# New tyres seem squishy??



## tramp (May 25, 2005)

Hi all,
on me new to me camper the dealer fitted some "Firestone vanhawk" tyres as the old Michelin XC were out of date, wish he`d asked first would of had Agilis.

well here the delema 8O , the tyres are the right rating and max pressure at given load os 69psi compared to the "bullet hard XC`s " 80psi :lol: the tyre sidewalls look more squishy than the old XC`s no dowt due to lower pressure .

Has anyone gotten lower psi tyres like the Agilia and conti vanco 65psi max? and how do they look and ride? or should I just add some more air to 74psi rear as we always run heavy 3500-3600kg.

Yes I know it a lot but its a REnault so we have another 300kg to ply with :lol: :lol: :lol:


----------



## Dukeham (Feb 3, 2009)

Hi.
My Aviano runs conti's. 225x75x16. The recommended pressure is 80psi which I found gave a really harsh & skittish ride.
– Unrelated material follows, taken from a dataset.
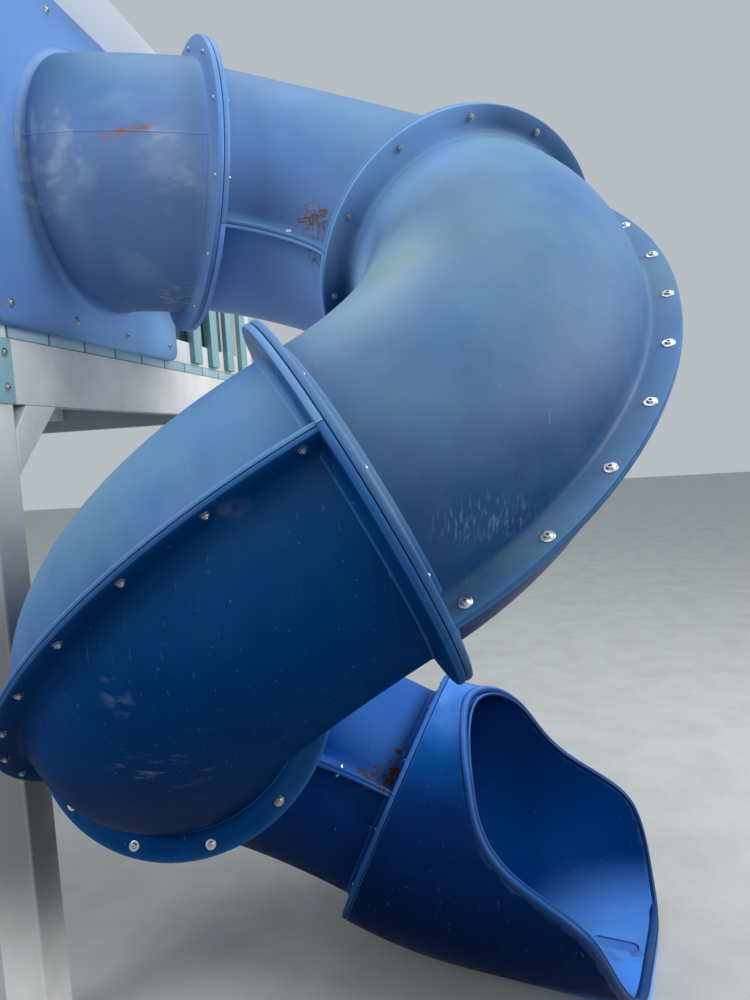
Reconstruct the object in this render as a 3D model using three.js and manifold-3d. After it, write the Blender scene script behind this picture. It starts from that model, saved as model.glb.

I could get no sense out of 2 dealers who rang Fiat & still came up with 80psi.
I dropped them to 75psi & recently even on 1,300 mile trip on the dreadful roads in Southern Ireland it felt fine.
I may even try 70psi but at the moment all seems fine.
GC.


----------



## teemyob (Nov 22, 2005)

*tyres*

You are fairly limited to around 65psi unless you have the high pressure valves?

Why bother with Agilis?

Firestone Vanhawks are a perfectly good tyre!

TM


----------



## tramp (May 25, 2005)

cheers all :wink: ,
will run them at 69psi and see what happens, on my old,old van a bessacarr E705 had conti vanco fitted in Slovenia and they were scary  till scrubbed in and even then gave vage steering.

maybe its till I came out the stone age :lol: and trust in the new fangled generation tyres, BUT I swear by Michelins on the Car and Motorbike.


----------